**Task requirements:** In the listing below, locate the line containing "its closed lower end" and the line containing "imported = [obj". Output both of them and every line between, exactly as written, and nothing more.

**Listed entries:**
────────────────
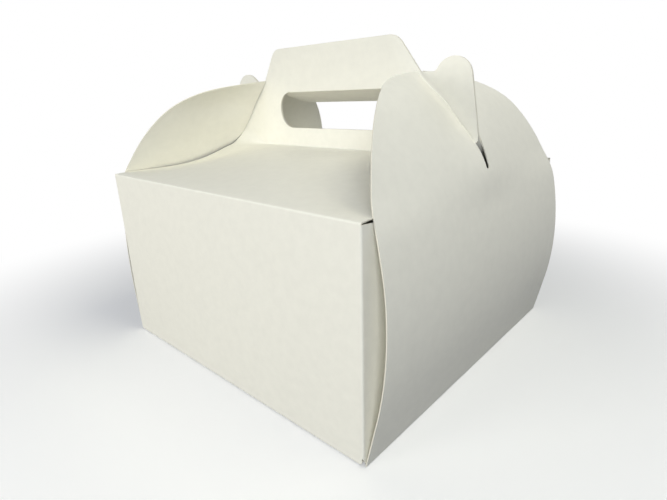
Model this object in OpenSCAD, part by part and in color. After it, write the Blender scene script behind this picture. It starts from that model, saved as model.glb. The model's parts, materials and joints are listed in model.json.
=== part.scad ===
// Cake box with carrying handle, folded from one sheet of board, in millimetres.
// The origin is the middle of the underside, +Z is up and the front wall faces -Y.

/* [Board] */
// Thickness of the board
board = 0.6; // [0.4:0.1:1.2]
// Gap between the two layers of the handle
layer_gap = 0.3; // [0.1:0.1:1]
// Running gap between a petal and what it rests against
petal_gap = 0.3; // [0.2:0.1:0.8]

/* [Body] */
// Width of the box along X, between the side edges of its walls
base_w = 219; // [200:1:300]
// Depth of the base along Y, between the two walls
base_d = 220; // [218:1:300]
// Height of the front and back walls
wall_h = 119.5; // [100:0.5:124]
// Height of the ridge where the two roof panels meet
ridge_h = 131.6; // [128:0.1:140]
// How far a roof panel is domed above a flat one
roof_camber = 1; // [0.4:0.1:3]
// Radius of the walls' lower corners, and size of the cut across the base's corners
corner_r = 4; // [1:0.5:8]

/* [Corner flaps] */
// Reach of a corner flap behind its wall's edge
flap_reach = 45; // [20:1:80]
// How far the flap's top edge drops along its reach
flap_drop = 4; // [2:1:40]
// Size of the cut across the flap's lower corner at its free end
flap_relief = 12; // [4:1:40]
// How far behind its crease the flap's lower edge starts
flap_setback = 1.5; // [0.5:0.5:6]

/* [Handle] */
// Height of the top edge of the grip
grip_h = 199.3; // [190:0.1:220]
// Steepness of the grip's ends above the horizontal
grip_slope = 56; // [45:1:70]
// Corner radius at the top of the grip
grip_r = 10; // [4:0.5:14]
// Width of the hand hole
hole_w = 105.6; // [80:0.1:110]
// Height of the hand hole
hole_h = 25.2; // [24:0.1:28]
// Height of the lower edge of the hand hole
hole_z = 144.8; // [140:0.1:152]
// Corner radius of the hand hole
hole_r = 11.4; // [5:0.1:11.8]
// How far the hand hole's tongue is folded back from hanging straight down
tongue_tilt = 73; // [50:1:85]

/* [Ears] */
// Radius of an ear's head
ear_r = 11.4; // [8:0.1:14]
// Distance of the ear's centre from the middle of the box
ear_x = 87.2; // [84:0.1:90]
// Height of the ear's centre
ear_z = 174; // [168:0.5:180]
// Height of the floor of the notch between grip and ear
notch_z = 178.1; // [174:0.1:181]
// Width of the notch's flat floor
notch_w = 6.2; // [1:0.1:9]
// Corner radius at both ends of that floor
notch_r = 2.5; // [1.5:0.1:4]
// Lean of the ear's outer edge away from upright
leg_lean = 10; // [6:0.5:14]

/* [Petals] */
// Half the width of a petal at its crease
petal_w = 109; // [104:0.5:109]
// Radius of the petal's round end, measured on the flat sheet
dome_r = 105; // [95:0.5:108]
// Lean of the petal's foot outwards from upright
foot_lean = 11.6; // [8:0.2:16]
// Length of the straight foot
foot_len = 27; // [15:1:40]
// Radius of the petal's main bow
bow_r = 185; // [180:1:200]
// Length of the main bow along the board
bow_len = 136; // [130:1:140]
// Radius of the tighter curl at the petal's end
curl_r = 45; // [35:1:60]
// Length of the curl along the board
curl_len = 35; // [30:1:38]
// Width of the slot that straddles the handle
slot_w = 3.5; // [2.5:0.1:6]
// Height of the slot's closed lower end
slot_z = 125.4; // [120:0.1:128]

/* [Hidden] */
$fn = 96;
crease_fn = 24;
roof_fn = 360;
over = 1;
paper = [0.95, 0.94, 0.88];
paper_inside = [0.93, 0.92, 0.87];

// The petal's crease is a round bead just outside the base, at its mid height
side_x = base_w / 2;
hinge_x = side_x + petal_gap + board / 2;
hinge_z = board / 2;

// Directions along the petal, in degrees from upright, positive when it leans inwards
bow_start = -foot_lean;
bow_end = bow_start + bow_len / bow_r * 180 / PI;
curl_end = bow_end + curl_len / curl_r * 180 / PI;
petal_len = foot_len + bow_len + curl_len;

// End of the straight foot and the centres of the two arcs, in the XZ plane
foot_tip = [hinge_x + foot_len * sin(foot_lean), hinge_z + foot_len * cos(foot_lean)];
bow_c = foot_tip - bow_r * [cos(bow_start), sin(bow_start)];
curl_c = bow_c + (bow_r - curl_r) * [cos(bow_end), sin(bow_end)];

// Lean of the petal at a distance s along the board from its crease
function petal_lean(s) =
    s < foot_len ? bow_start
    : s < foot_len + bow_len ? bow_start + (s - foot_len) / bow_r * 180 / PI
    : bow_end + (s - foot_len - bow_len) / curl_r * 180 / PI;

// Point of the petal's middle layer at that distance, or of a layer that far outside it
function petal_point(s, outside = 0) =
    let (out = [cos(petal_lean(s)), sin(petal_lean(s))])
    (s < foot_len ? [hinge_x + s * sin(foot_lean), hinge_z + s * cos(foot_lean)]
     : s < foot_len + bow_len ? bow_c + bow_r * out
     : curl_c + curl_r * out) + outside * out;

// Half width of the flat petal at a distance s from its crease: a tapering foot, then a half circle
dome_start = petal_len - dome_r;
function petal_half(s) =
    s < dome_start ? petal_w + (dome_r - petal_w) * s / dome_start
    : sqrt(max(0, pow(dome_r, 2) - pow(s - dome_start, 2)));

// Inner face of the petal at a height in its bow, where the roof's side edges and the flaps meet it
function petal_inner(z) =
    bow_c[0] + sqrt(pow(bow_r - board / 2, 2) - pow(z - bow_c[1], 2));

// Points on an arc from one angle to another
function arc(c, r, from, to, steps) =
    [for (i = [0:steps]) c + r * [cos(from + (to - from) * i / steps), sin(from + (to - from) * i / steps)]];

function flip(points) = [for (i = [len(points) - 1:-1:0]) [-points[i][0], points[i][1]]];

// Handle outline: grip corner, notch, ear head and the leg down to the ridge. The notch's corner
// beside the ear touches the ear's circle, so it turns from the floor up to that contact.
ear_c = [ear_x, ear_z];
contact = asin((notch_z + notch_r - ear_z) / (ear_r + notch_r));
notch_ear_c = ear_c + (ear_r + notch_r) * [-cos(contact), sin(contact)];
notch_grip_c = notch_ear_c - [notch_w, 0];
slope_dir = [-cos(grip_slope), sin(grip_slope)];
slope_low = notch_grip_c - notch_r * [sin(grip_slope), cos(grip_slope)];
grip_cz = grip_h - grip_r;
slope_top_z = grip_cz + grip_r * cos(grip_slope);
slope_top_x = slope_low[0] + slope_dir[0] * (slope_top_z - slope_low[1]) / slope_dir[1];
grip_c = [slope_top_x - grip_r * sin(grip_slope), grip_cz];
leg_top = ear_c + ear_r * [cos(leg_lean), sin(leg_lean)];
leg_foot_x = leg_top[0] + (leg_top[1] - ridge_h) * tan(leg_lean);
arc_steps = 10;
handle_half = concat(
    arc(grip_c, grip_r, 90, 90 - grip_slope, arc_steps),
    arc(notch_grip_c, notch_r, 270 - grip_slope, 270, arc_steps),
    arc(notch_ear_c, notch_r, 270, 360 - contact, arc_steps),
    arc(ear_c, ear_r, 180 - contact, leg_lean, 2 * arc_steps),
    [[leg_foot_x, ridge_h - board / 2]]
);

// A flat band of board between two points of a section
module band(p, q) {
    along = q - p;
    translate(p) rotate(atan2(along[1], along[0])) translate([0, -board / 2]) square([norm(along), board]);
}

// The rounded outside of a crease in a section
module crease(p) {
    translate(p) circle(d = board, $fn = crease_fn);
}

// A rectangle with rounded corners, centred on the vertical axis
module rounded_panel(width, low, high, r) {
    corner = width / 2 - r;
    right = concat(
        arc([corner, low + r], r, -90, 0, arc_steps),
        arc([corner, high - r], r, 0, 90, arc_steps)
    );
    polygon(concat(right, flip(right)));
}

// A band of board bent round a centre
module bent_band(c, r, from, to) {
    reach = 2 * r;
    translate(c) intersection() {
        difference() {
            circle(r = r + board / 2, $fn = roof_fn);
            circle(r = r - board / 2, $fn = roof_fn);
        }
        polygon([[0, 0], reach * [cos(from), sin(from)], reach * [cos(to), sin(to)]]);
    }
}

// Turns a section drawn with height upwards into a solid along X, centred
module along_x(length) {
    rotate([90, 0, 90]) linear_extrude(length, center = true) children();
}

// Turns a section drawn with height upwards into a solid along Y, centred
module along_y(length) {
    rotate([90, 0, 0]) linear_extrude(length, center = true) children();
}

// Base, cut across at its corners, where the cuts beside the walls and the petals meet
module base_panel() {
    right = [[side_x - corner_r, wall_y], [side_x, wall_y + corner_r],
             [side_x, -wall_y - corner_r], [side_x - corner_r, -wall_y]];
    linear_extrude(board) polygon(concat(right, flip(right)));
}

// Wall with its two lower corners rounded, and its creases to the base and the roof
wall_y = -base_d / 2 + board / 2;
wall_top = wall_h - board / 2;
module wall_panel() {
    intersection() {
        along_x(base_w + over) {
            band([wall_y, board / 2], [wall_y, wall_top]);
            crease([wall_y, board / 2]);
            crease([wall_y, wall_top]);
        }
        translate([0, wall_y, 0]) along_y(2 * board) rounded_panel(base_w, 0, wall_h + 2 * corner_r, corner_r);
    }
}

// Roof panel: a shallow arc from the wall's crease to the handle's, with side edges that stay
// clear of the petals' inner faces
layer_y = -(layer_gap + board) / 2;
ridge_z = ridge_h - board / 2;
roof_run = [layer_y - wall_y, ridge_z - wall_top];
roof_chord = norm(roof_run);
roof_rise = atan2(roof_run[1], roof_run[0]);
roof_r = pow(roof_chord, 2) / (8 * roof_camber) + roof_camber / 2;
roof_mid = [(layer_y + wall_y) / 2, (ridge_z + wall_top) / 2];
roof_c = roof_mid - (roof_r - roof_camber) * [-sin(roof_rise), cos(roof_rise)];
roof_half_turn = asin(roof_chord / 2 / roof_r);
roof_wide = min(side_x, petal_inner(wall_top) - petal_gap);
roof_narrow = petal_inner(ridge_h + roof_camber) - petal_gap;
module roof_panel() {
    intersection() {
        along_x(base_w) {
            bent_band(roof_c, roof_r, 90 + roof_rise - roof_half_turn, 90 + roof_rise + roof_half_turn);
            crease([layer_y, ridge_z]);
        }
        linear_extrude(ridge_h + roof_camber + over)
            polygon([[-roof_wide, wall_y], [roof_wide, wall_y],
                     [roof_narrow, layer_y + board], [-roof_narrow, layer_y + board]]);
    }
}

// Corner flaps: hinged on the wall's side edges above its round corner, standing clear of the
// base and sloping down from just under the roof
flap_low = board + petal_gap;
flap_top = wall_h - board - petal_gap;
flap_end = wall_y + flap_reach;
module corner_flap() {
    translate([side_x - board, 0, 0]) rotate([90, 0, 90]) linear_extrude(board)
        polygon([[wall_y, board + corner_r], [wall_y + flap_setback, flap_low],
                 [flap_end - flap_relief, flap_low], [flap_end, flap_low + flap_relief],
                 [flap_end, flap_top - flap_drop], [wall_y, flap_top]]);
}

hole_top = hole_z + hole_h;
module hand_hole() {
    rounded_panel(hole_w, hole_z, hole_top, hole_r);
}

// One layer of the handle
module handle_layer() {
    translate([0, layer_y, 0]) along_y(board) difference() {
        polygon(concat(handle_half, flip(handle_half)));
        hand_hole();
    }
}

// The card of the hand hole, less the gap it swings in, still joined along the hole's top edge and
// folded back
module tongue() {
    end = petal_gap - hole_h;
    translate([0, -layer_y, hole_top]) rotate([tongue_tilt, 0, 0]) intersection() {
        along_x(hole_w) {
            band([0, end], [0, 0]);
            crease([0, 0]);
        }
        along_y(2 * board) rounded_panel(hole_w - 2 * petal_gap, end, board / 2, hole_r);
    }
}

// One wall with all that hangs on it: corner flaps, roof panel and handle layer
module side() {
    wall_panel();
    roof_panel();
    handle_layer();
    corner_flap();
    mirror([1, 0, 0]) corner_flap();
}

module carton() {
    color(paper) {
        base_panel();
        side();
        mirror([0, 1, 0]) side();
        tongue();
    }
}

// The petal's section: bead, straight foot, main bow and curl
bow_steps = 40;
curl_steps = 16;
petal_stations = concat(
    [0],
    [for (i = [0:bow_steps - 1]) foot_len + bow_len * i / bow_steps],
    [for (i = [0:curl_steps]) foot_len + bow_len + curl_len * i / curl_steps]
);
module petal_section() {
    last = len(petal_stations) - 1;
    crease([hinge_x, hinge_z]);
    polygon(concat(
        [for (s = petal_stations) petal_point(s, board / 2)],
        [for (i = [last:-1:0]) petal_point(petal_stations[i], -board / 2)]
    ));
}

// The petal's outline seen along X: the flat half circle as it looks once the board is bent
dome_steps = 36;
petal_edge = concat(
    [[petal_w, -over], [petal_w, hinge_z]],
    [for (i = [0:dome_steps]) let (s = dome_start + dome_r * sin(90 * i / dome_steps))
        [petal_half(s), petal_point(s)[1]]]
);
module petal_outline() {
    polygon(concat(petal_edge, flip(petal_edge)));
}

// The slot, open at the petal's end and round at its closed lower end
right_through = 2 * (hinge_x + petal_len);
module slot() {
    along_x(right_through) {
        translate([0, slot_z + slot_w / 2]) circle(d = slot_w);
        translate([-slot_w / 2, slot_z + slot_w / 2]) square([slot_w, grip_h - slot_z]);
    }
}

module petal() {
    difference() {
        intersection() {
            along_y(2 * petal_w + over) petal_section();
            along_x(right_through) petal_outline();
        }
        slot();
    }
}

module petal_right() {
    color(paper_inside) petal();
}

module petal_left() {
    color(paper_inside) mirror([1, 0, 0]) petal();
}

carton();
petal_left();
petal_right();
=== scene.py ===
# %% [markdown]
# # A cake box with a carrying handle, folded from one sheet of board
# The real box is die-cut from one sheet of white board and needs no glue. The base is in the middle.
# Two walls fold up from it, and each wall goes on into a roof panel and then into one layer of the
# handle. Two round petals fold up from the other two edges, bow outwards and hook over the handle.
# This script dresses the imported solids: it makes the same sheet again as thin bent surfaces, with
# soft creases, cut edges and a board finish, then lights it and looks at it as the photograph does.

# %% Load the frame
import json

import bmesh
import bpy
import numpy as np
from mathutils import Matrix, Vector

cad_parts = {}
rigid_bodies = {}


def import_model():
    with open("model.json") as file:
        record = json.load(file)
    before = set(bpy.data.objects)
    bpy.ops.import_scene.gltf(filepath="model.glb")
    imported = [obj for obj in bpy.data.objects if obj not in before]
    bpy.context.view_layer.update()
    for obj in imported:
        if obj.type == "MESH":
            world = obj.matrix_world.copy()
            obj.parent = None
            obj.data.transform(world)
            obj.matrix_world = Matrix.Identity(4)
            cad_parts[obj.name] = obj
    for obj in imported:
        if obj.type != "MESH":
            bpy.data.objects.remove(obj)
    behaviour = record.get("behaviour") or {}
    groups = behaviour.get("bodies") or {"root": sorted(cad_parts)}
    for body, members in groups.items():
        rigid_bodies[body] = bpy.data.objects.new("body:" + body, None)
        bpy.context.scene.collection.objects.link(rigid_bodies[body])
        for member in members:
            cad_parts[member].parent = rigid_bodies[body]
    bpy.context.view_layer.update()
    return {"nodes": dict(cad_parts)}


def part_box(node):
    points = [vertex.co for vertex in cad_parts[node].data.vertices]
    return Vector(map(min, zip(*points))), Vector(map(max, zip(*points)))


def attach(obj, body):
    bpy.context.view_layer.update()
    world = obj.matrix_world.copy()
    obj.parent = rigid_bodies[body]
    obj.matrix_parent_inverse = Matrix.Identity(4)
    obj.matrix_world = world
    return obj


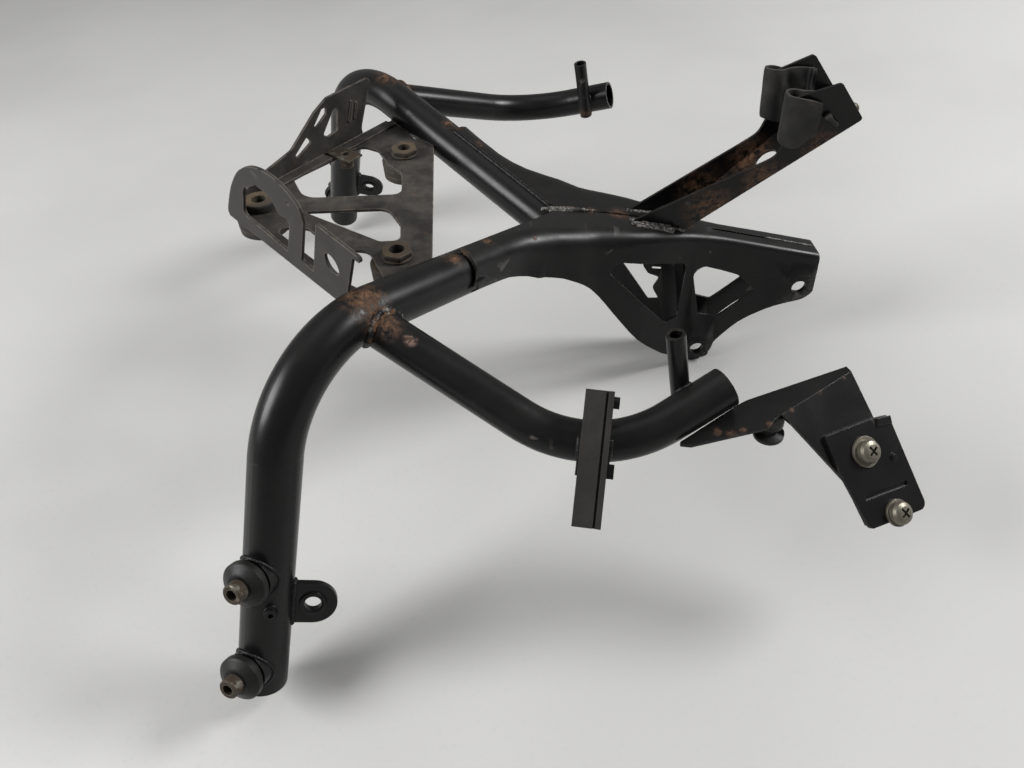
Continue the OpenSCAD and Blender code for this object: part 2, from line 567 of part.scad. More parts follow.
────────────────
**Exercise result:**
// The slot, open at the petal's end and round at its closed lower end
right_through = 2 * (hinge_x + petal_len);
module slot() {
    along_x(right_through) {
        translate([0, slot_z + slot_w / 2]) circle(d = slot_w);
        translate([-slot_w / 2, slot_z + slot_w / 2]) square([slot_w, grip_h - slot_z]);
    }
}

module petal() {
    difference() {
        intersection() {
            along_y(2 * petal_w + over) petal_section();
            along_x(right_through) petal_outline();
        }
        slot();
    }
}

module petal_right() {
    color(paper_inside) petal();
}

module petal_left() {
    color(paper_inside) mirror([1, 0, 0]) petal();
}

carton();
petal_left();
petal_right();
=== scene.py ===
# %% [markdown]
# # A cake box with a carrying handle, folded from one sheet of board
# The real box is die-cut from one sheet of white board and needs no glue. The base is in the middle.
# Two walls fold up from it, and each wall goes on into a roof panel and then into one layer of the
# handle. Two round petals fold up from the other two edges, bow outwards and hook over the handle.
# This script dresses the imported solids: it makes the same sheet again as thin bent surfaces, with
# soft creases, cut edges and a board finish, then lights it and looks at it as the photograph does.

# %% Load the frame
import json

import bmesh
import bpy
import numpy as np
from mathutils import Matrix, Vector

cad_parts = {}
rigid_bodies = {}


def import_model():
    with open("model.json") as file:
        record = json.load(file)
    before = set(bpy.data.objects)
    bpy.ops.import_scene.gltf(filepath="model.glb")
    imported = [obj for obj in bpy.data.objects if obj not in before]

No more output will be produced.